Interviews

Bassist Spotlight: Chad Peterson (Strife)

Strife at the Macondo, Los Angeles, CA, in the '90s. (Photo: Erin Smith)

Introduce yourself to everyone.

Thanks for thinking of me to do this. My name is Chad and I play in the L.A. hardcore band, Strife. 

How did you get into playing bass guitar?

I started playing basically when the band asked me to. We were kids, still in high school at this time, and the guys were starting a band (Stand As One). It was formed as a straight edge band and Scotty, who was on bass for them, stopped being straight edge. I should back up and say back then our crew was pretty tight. We were the only hardcore kids in our town. We all went to shows together (which in those days were an hour or two away) and most of us went to the same schools. Because hardcore was a growing scene back then, everyone pretty much knew or knew of everyone. Prior to Stand As One, Sid was playing drums with Riverside band S.D.I., Andrew owned a guitar and they were jamming. Rick was singing for a band called Monster Club and he came over to do vocals. When Scotty was playing with Stand As One and decided to not be straight edge anymore is when the guys called me up.

I owned a second hand guitar that I use to fuck around on, but didn’t know any chords, notes... I didn’t know shit. I really just held it and watched music videos or pretended I knew how to play the Downcast 7”. I fucking loved watching metal videos in the afternoon after school and would love to rip like those guys. Anyway, they asked if I could get my hands on a bass and if I wanted to be in the band. I didn’t even need to think about it. It was awesome to be asked to play and learn with friends that were already in my life.

Photo courtesy of Strife

Do you play other instruments? 

I kind of need to clarify I don’t really “play” anything. I think to play something is to understand it. I often say I am not a bass player, but I play the bass. I don’t understand theory or anything like that but I hear something cool and I am always trying to figure it out. I never really took lessons and when I did I didn’t have the patience for them. Back to the question, I play a little bit a lot guitar and played guitar for the band that came to be known as Nineironspitfire when I lived in Seattle for a short while and still play guitar almost every day but I’m also terrible at that. 

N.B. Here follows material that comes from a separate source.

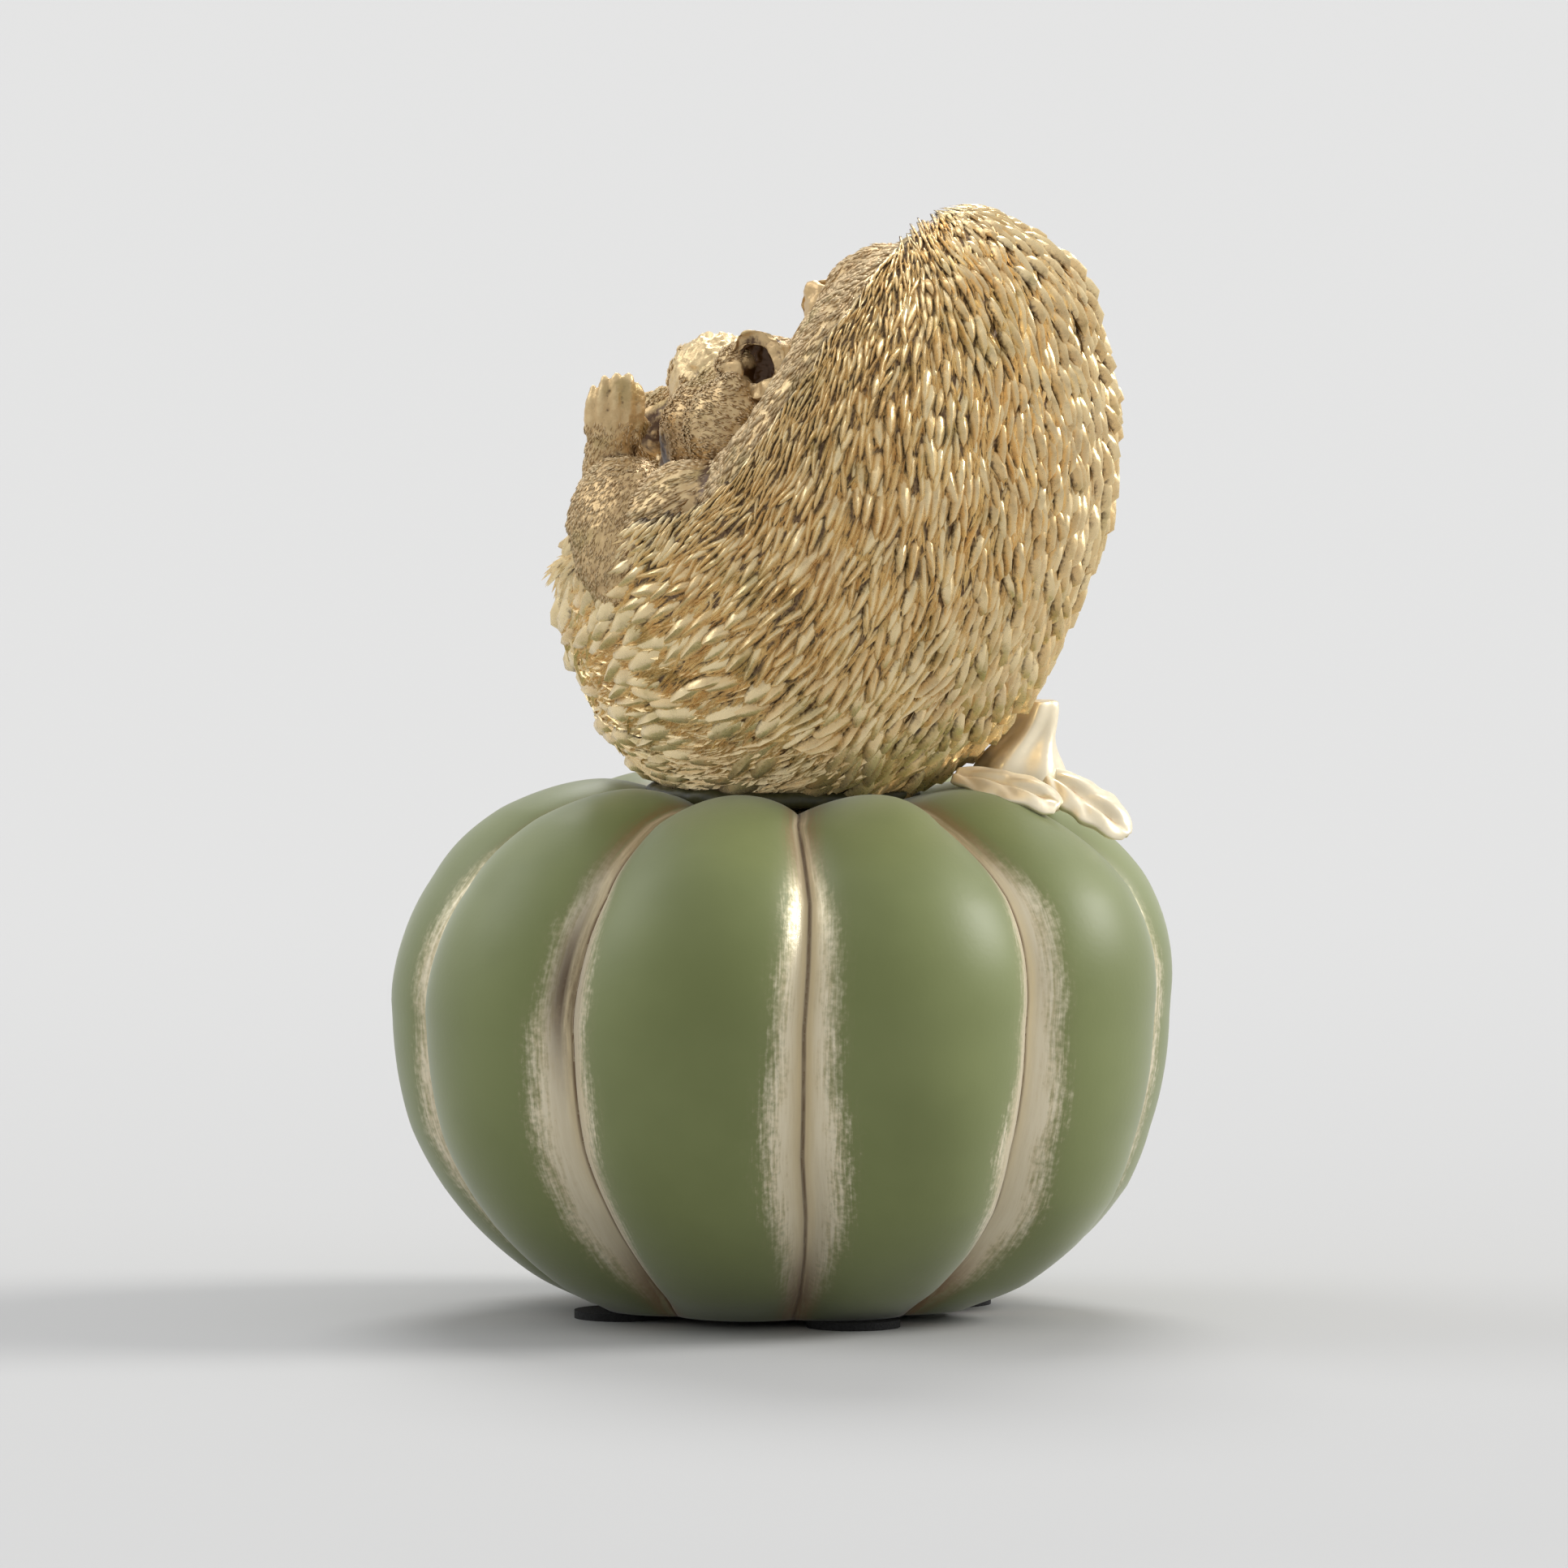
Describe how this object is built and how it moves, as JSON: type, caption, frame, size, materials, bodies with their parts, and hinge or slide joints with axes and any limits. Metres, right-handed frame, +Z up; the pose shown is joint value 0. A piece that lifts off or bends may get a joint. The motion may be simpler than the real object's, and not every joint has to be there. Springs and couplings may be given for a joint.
{
  "type": "hedgehog figurine",
  "caption": "Cast ornament of a gold hedgehog curled on its rump on top of a lobed green pumpkin with a stalk and leaves, standing on felt pads.",
  "frame": {"origin": "on the table, under the middle of the pumpkin", "axes": "+Z up; -Y towards the viewer of the picture; +X to the viewer's right, where the stalk and the leaves are"},
  "size_m": [0.0904, 0.0901, 0.1287],
  "materials": {
    "green_resin": "satin sage green paint with dry-brushed gold in the seams",
    "gold_resin": "antique champagne gold paint with dark patina in the recesses",
    "pale_gold_resin": "bright pale gold paint",
    "grey_filler": "bare cast filler",
    "dowel_steel": "plain steel rod",
    "dark_glue": "glossy epoxy bead touched in with dark green paint",
    "black_felt": "pressed felt"
  },
  "bodies": {
    "root": {"pumpkin_shell": "green_resin", "base_plug": "grey_filler", "locating_dowel": "dowel_steel", "felt_pad_front": "black_felt", "felt_pad_right": "black_felt", "felt_pad_back": "black_felt", "felt_pad_left": "black_felt", "glue_bead": "dark_glue", "spine_coat": "gold_resin", "furry_front": "gold_resin", "head": "gold_resin", "left_ear": "gold_resin", "right_ear": "gold_resin", "left_hind_foot": "gold_resin", "right_hind_foot": "gold_resin", "left_front_paw": "gold_resin", "right_front_paw": "gold_resin", "tail": "gold_resin", "stalk": "pale_gold_resin", "front_leaf": "pale_gold_resin", "rear_leaf": "pale_gold_resin"}
  },
  "joints": []
}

Strife at Ukrainian Cultural Center, Los Angeles, CA, 2014. (Photo: Dan Rawe)

Can you play and sing at the same time? 

Sometimes? It depends on the song or how intricate the part is that’s splitting your focus. For a lot of our songs we have been playing them for so long that some things become second nature, but with the newer stuff it is harder to shift the focus when you know that your locking in with the rhythm and stand a pretty good chance of fucking up if you’re more concerned with some vocal part coming up. If I am playing bass then thats what I’m there to do, but definitely doing vocals is fun. They’re hard, but fun. Respect to singers man. How they don’t just black out sometimes is beyond me.   

Was Strife the first band you recorded and toured with? 

Yeah, I didn’t do anything before Strife.

Did/does your family support your music? 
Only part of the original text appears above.